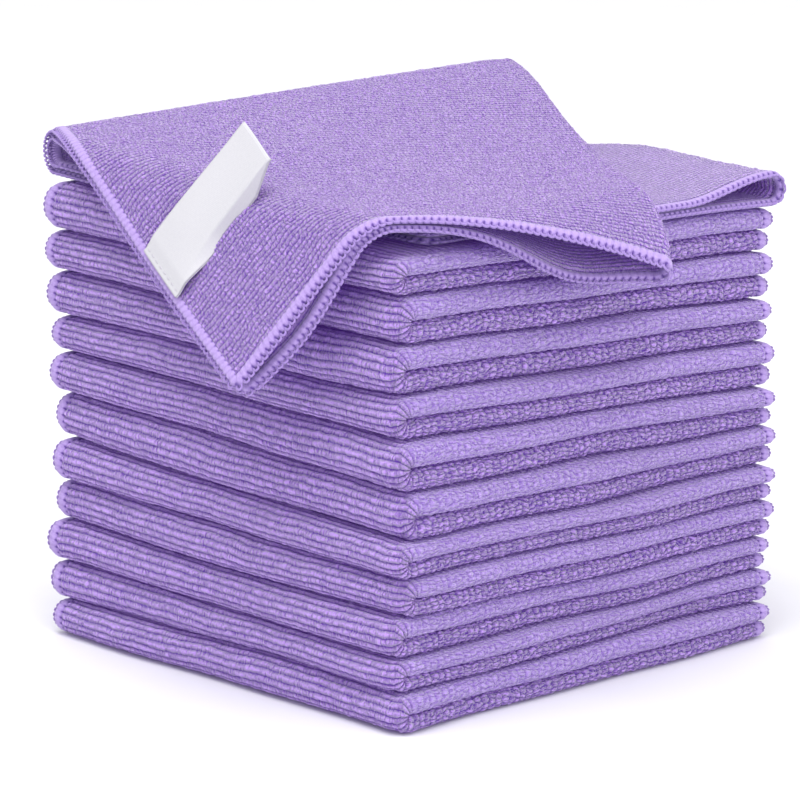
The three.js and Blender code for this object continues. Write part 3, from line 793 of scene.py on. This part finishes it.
def quarterHemPath():
    centre = cloth["flatHalf"] - cloth["hemCover"] + overlock["bandWidth"] / 2
    corners = [(-centre, -centre), (centre, -centre), (centre, centre), (-centre, centre)]
    return roundedPath(corners, 3.0, True)


# ---- materials ----
def newMaterial(name, constants):
    material = bpy.data.materials.new(name)
    material.use_nodes = True
    tree = material.node_tree
    shader = tree.nodes["Principled BSDF"]
    for socket, value in constants.items():
        shader.inputs[socket].default_value = value
    return material, tree, shader


microfibre = {
    "crown": "#BC97E7",
    # groove is painted shade, mixed in where the knit sinks
    "groove": "#582FA0",
    "paintedLitLobe": "#BCA0E6",    # painted light: the upper lobe of the right face, paler as if lit from above
    "sheen": "#FBF8FF",
    "paintedFillGlow": "#8048C8",      # painted fill light: a purple glow that lifts the dark grooves, standing in for light bounced inside the pile
    "standingYarns": (3.6, 1.3, 1.0),   # yarns to a loop and to a rib
    "litLobeYarns": (3.4, 2.0, 1.0),
    "fuzz": 1700.0,         # fibres to a metre
    "bump": 0.001,
}


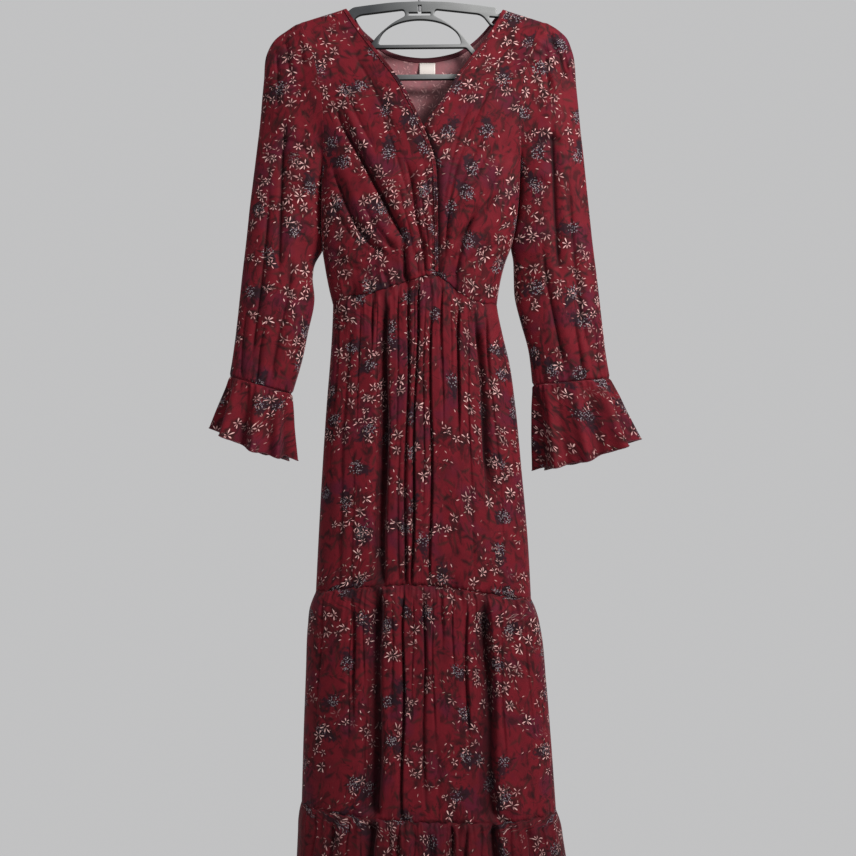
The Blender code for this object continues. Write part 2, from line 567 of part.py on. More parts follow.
def back_grid():
    """The back bodice: rows from the shoulders and the neckline down, columns from right to left."""
    right = seam_side("right")
    left = seam_side("left")
    width = left[0][0] - right[0][0]
    neck_shares = [(x - right[0][0]) / width for x, _ in BACK_NECK]
    shares = list(SHOULDER_SHARES) + neck_shares + [1.0 - share for share in reversed(SHOULDER_SHARES)]
    waist_width = left[-1][0] - right[-1][0]
    grid = []
    for number, (start, end) in enumerate(zip(right, left)):
        down = number / (len(right) - 1)
        fall = right[0][2] - start[2]
        hold = max(0.0, 1.0 - max(0.0, fall - BACK_BINDING) / DRAPE_DROP) ** 1.5
        row = []
        for share in shares:
            top_x = right[0][0] + width * share
            top_z = read(BACK_NECK, top_x)[0] if neck_shares[0] <= share <= neck_shares[-1] \
                else shoulder_height(top_x)
            straight_top = right[0][2] + (left[0][2] - right[0][2]) * share
            x = start[0] + (end[0] - start[0]) * share
            z = start[2] + (end[2] - start[2]) * share + (top_z - straight_top) * hold
            waist = read(WAIST_SEAM, right[-1][0] + waist_width * share)[1]
            z += (waist - WAIST_SIDE_Z) * down**5
            calm = smooth_step(min(share, 1.0 - share) / 0.12) * smooth_step((1.0 - down) / 0.06)
            depth = body_depth(x, z, False) + calm * drape_relief(x, z, BACK_FOLDS)
            row.append(np.array((x, depth, z)))
        row[0] = start * (1.0, -1.0, 1.0)
        row[-1] = end * (1.0, -1.0, 1.0)
        grid.append(row)
    for side, where, column in (("right", "first", 0), ("left", "last", -1)):
        grid = with_strip(grid, where, seam_directions(side, 1.0, len(right)))
        grid[len(ARMHOLE_ANGLES) - 1][column] += UNDERARM_STEP * BACKWARD
    at_neck = [False] + [neck_shares[0] < share < neck_shares[-1] for share in shares] + [False]
    toward = [(below - point) / SEAM_STRIP / 2 if neck else BACKWARD
              for neck, point, below in zip(at_neck, grid[0], grid[1])]
    grid = with_strip(grid, "top", toward)
    return with_strip(grid, "bottom", [UP] * len(grid[0]))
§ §
Exercise prompt →
Repeat all of the records above exactly as they appear.

Output below →
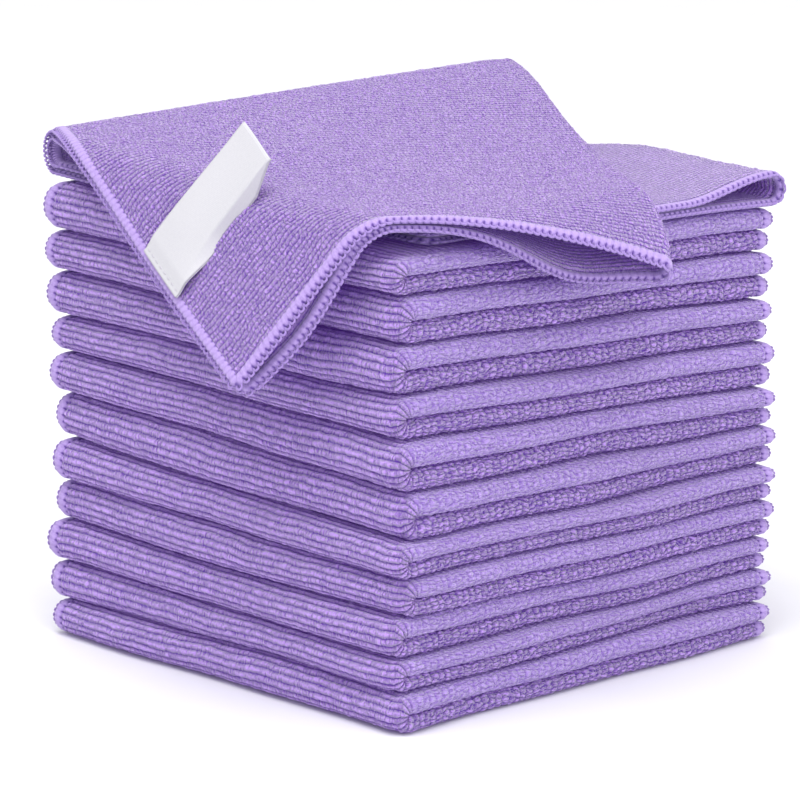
The three.js and Blender code for this object continues. Write part 3, from line 793 of scene.py on. This part finishes it.
def quarterHemPath():
    centre = cloth["flatHalf"] - cloth["hemCover"] + overlock["bandWidth"] / 2
    corners = [(-centre, -centre), (centre, -centre), (centre, centre), (-centre, centre)]
    return roundedPath(corners, 3.0, True)


# ---- materials ----
def newMaterial(name, constants):
    material = bpy.data.materials.new(name)
    material.use_nodes = True
    tree = material.node_tree
    shader = tree.nodes["Principled BSDF"]
    for socket, value in constants.items():
        shader.inputs[socket].default_value = value
    return material, tree, shader


microfibre = {
    "crown": "#BC97E7",
    # groove is painted shade, mixed in where the knit sinks
    "groove": "#582FA0",
    "paintedLitLobe": "#BCA0E6",    # painted light: the upper lobe of the right face, paler as if lit from above
    "sheen": "#FBF8FF",
    "paintedFillGlow": "#8048C8",      # painted fill light: a purple glow that lifts the dark grooves, standing in for light bounced inside the pile
    "standingYarns": (3.6, 1.3, 1.0),   # yarns to a loop and to a rib
    "litLobeYarns": (3.4, 2.0, 1.0),
    "fuzz": 1700.0,         # fibres to a metre
    "bump": 0.001,
}


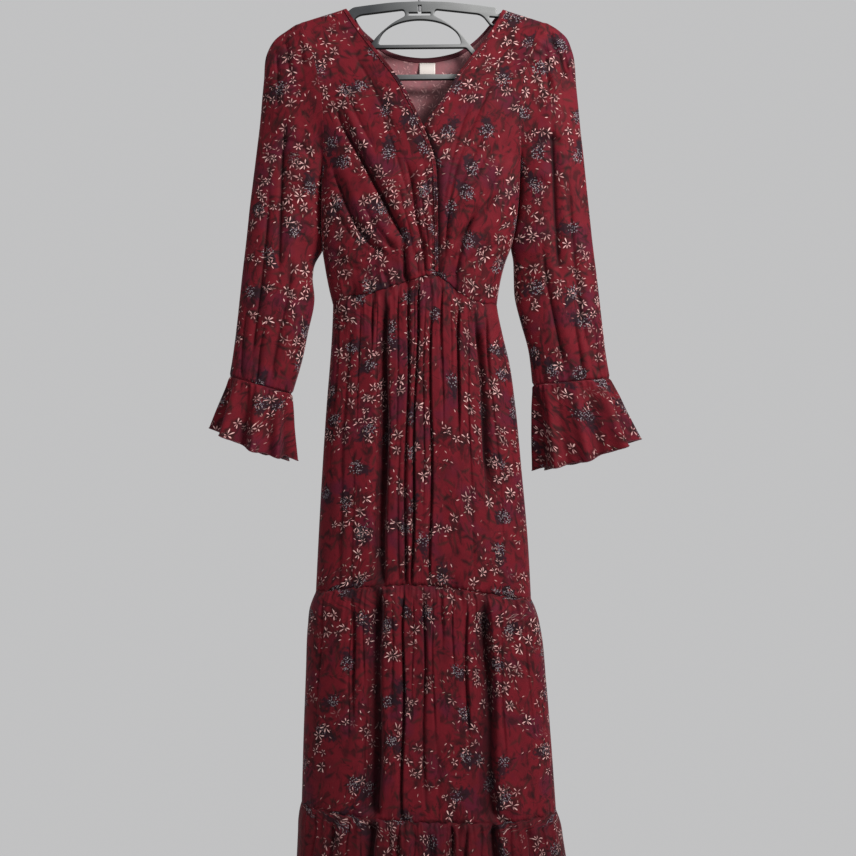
The Blender code for this object continues. Write part 2, from line 567 of part.py on. More parts follow.
def back_grid():
    """The back bodice: rows from the shoulders and the neckline down, columns from right to left."""
    right = seam_side("right")
    left = seam_side("left")
    width = left[0][0] - right[0][0]
    neck_shares = [(x - right[0][0]) / width for x, _ in BACK_NECK]
    shares = list(SHOULDER_SHARES) + neck_shares + [1.0 - share for share in reversed(SHOULDER_SHARES)]
    waist_width = left[-1][0] - right[-1][0]
    grid = []
    for number, (start, end) in enumerate(zip(right, left)):
        down = number / (len(right) - 1)
        fall = right[0][2] - start[2]
        hold = max(0.0, 1.0 - max(0.0, fall - BACK_BINDING) / DRAPE_DROP) ** 1.5
        row = []
        for share in shares:
            top_x = right[0][0] + width * share
            top_z = read(BACK_NECK, top_x)[0] if neck_shares[0] <= share <= neck_shares[-1] \
                else shoulder_height(top_x)
            straight_top = right[0][2] + (left[0][2] - right[0][2]) * share
            x = start[0] + (end[0] - start[0]) * share
            z = start[2] + (end[2] - start[2]) * share + (top_z - straight_top) * hold
            waist = read(WAIST_SEAM, right[-1][0] + waist_width * share)[1]
            z += (waist - WAIST_SIDE_Z) * down**5
            calm = smooth_step(min(share, 1.0 - share) / 0.12) * smooth_step((1.0 - down) / 0.06)
            depth = body_depth(x, z, False) + calm * drape_relief(x, z, BACK_FOLDS)
            row.append(np.array((x, depth, z)))
        row[0] = start * (1.0, -1.0, 1.0)
        row[-1] = end * (1.0, -1.0, 1.0)
        grid.append(row)
    for side, where, column in (("right", "first", 0), ("left", "last", -1)):
        grid = with_strip(grid, where, seam_directions(side, 1.0, len(right)))
        grid[len(ARMHOLE_ANGLES) - 1][column] += UNDERARM_STEP * BACKWARD
    at_neck = [False] + [neck_shares[0] < share < neck_shares[-1] for share in shares] + [False]
    toward = [(below - point) / SEAM_STRIP / 2 if neck else BACKWARD
              for neck, point, below in zip(at_neck, grid[0], grid[1])]
    grid = with_strip(grid, "top", toward)
    return with_strip(grid, "bottom", [UP] * len(grid[0]))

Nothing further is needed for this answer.